2. Liegt zu einem einschlägigen ausländischen - hier kasachischen - Gesetz nur der Originaltext, nicht aber eine offizielle Übersetzung vor, kann es zur Prüfung und Bejahung einer hinreichenden Erfolgsaussicht i.S.v. § 114 ZPO ausreichen, wenn eine Übersetzung des Gesetzestextes durch einen sprachkundigen Verfahrensbevollmächtigten beigebracht wird.
Normenkette
Rom III-VO Art. 5, 7-8; EGBGB Art. 46d; ZPO §§ 114, 293
Verfahrensgang
AG Nürnberg (Beschluss vom 11.10.2012; Aktenzeichen 114 F 2926/12) |
Tenor
I. Auf die Beschwerde der Antragstellerin wird der Beschluss des AG - Familiengericht - Nürnberg vom 11.10.2012 abgeändert.
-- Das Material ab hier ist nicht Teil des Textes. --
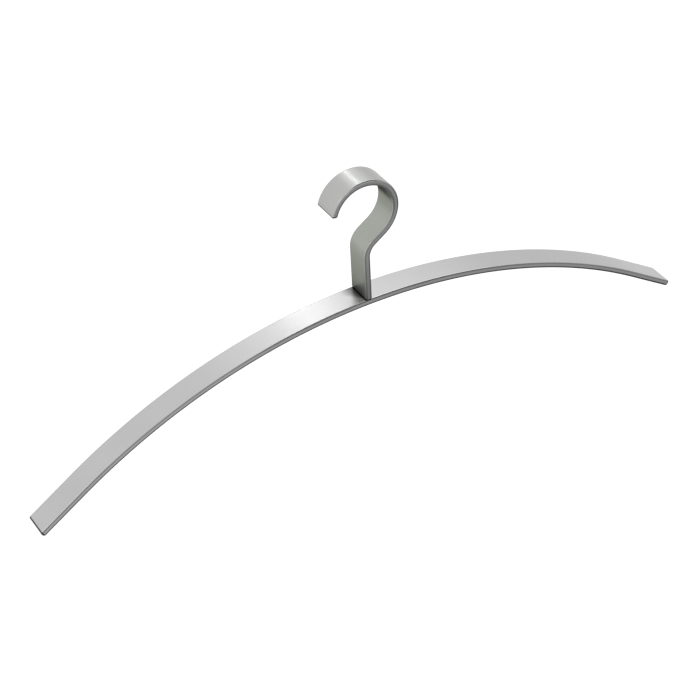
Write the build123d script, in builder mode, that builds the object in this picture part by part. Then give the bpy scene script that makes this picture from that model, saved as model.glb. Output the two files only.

II. Der Antragstellerin wird für das Scheidungsverfahren mit Wirkung ab 11.8.2012 Verfahrenskostenhilfe bewilligt und Rechtsanwalt J. aus Nürnberg beigeordnet
Gründe
I. Die Antragstellerin, die nach ihren Angaben jetzt deutsche Staatsangehörige ist und früher die kasachische Staatsangehörigkeit hatte, und der Antragsgegner, der kasachischer Staatsangehöriger ist, haben am 4.2.2005 in Kasachstan geheiratet.
Aus der Ehe sind die Kinder A., geboren am 18.2.2006, und D., geboren am 11.9.2008, hervorgegangen.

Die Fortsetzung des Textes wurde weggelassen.